Make progress by asking questions like:
- How can we cement relationships to better the business for the long term?
- Where are our internal pain points and how do we eliminate them?
- Do we need more formal mentorship channels around empathy?
- Where do we traditionally find friction in the internal audit lifecycle, and how can we smooth those areas out with a more human touch?
- How can we shift perspectives and help other teams embrace internal audit as an ally to be included vs. a compliance box to be ticked?
3. Reinforce that what gets measured gets done
Digitally, businesses are creating and improving user experiences at a pace that makes it harder for controls to keep up. Socially, they’re adapting everything from offices to restaurants to navigate an intricate web of health guidelines while the population’s collective anxiety level skyrockets. Emotionally, people are working in a high-stakes environment to comprehend vulnerability in all its forms, from financial and digital to accessibility and health. Failing to understand the sheer volume of conditions your colleagues and clients are experiencing could mean the solutions you develop may not be empathetic enough to be effective. Empathy needs a strong platform both in the existing culture you’ve built, and the digital culture you’ll create next.
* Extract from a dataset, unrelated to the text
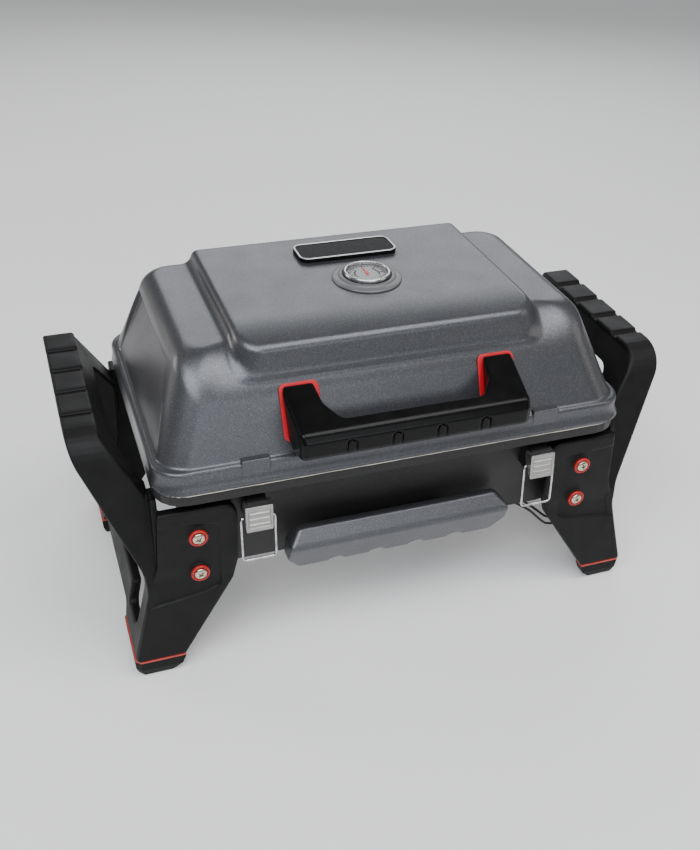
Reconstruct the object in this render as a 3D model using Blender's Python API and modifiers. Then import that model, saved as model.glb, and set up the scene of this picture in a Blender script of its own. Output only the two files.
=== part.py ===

Establishing questions, criteria or surveys for audit teams to use sets a clear bar on expectations. Internal audit can play a role here as the team is well suited to provide pulse checks on culture by building in specific questions to assess different aspects of this crisis, even as you rebuild your operating models to put empathy first.
Make progress by asking:
- What does success for our colleagues and clients look like now?
- How can we assess the way people’s needs have changed?
- Who will pull the story from the data to create a strategic plan?
- How do we communicate this shift effectively with our people, and reinforce it?
- How will we measure the impact of change, and correct course if necessary?
- How will we evaluate whether we’re cultivating digital culture for our people in meaningful ways?
Empathy needs a champion in your organization
Internal audit is well positioned to help by evolving models, processes, solutions and controls in ways that prioritize empathy. But unlocking that potential comes down to how well you position this crucial function to contribute. Will you abandon outdated thinking that pegs internal audit as a compliance-only function? Or will you empower this team to bridge business transformation and control effectiveness in a new reality where empathy must come first?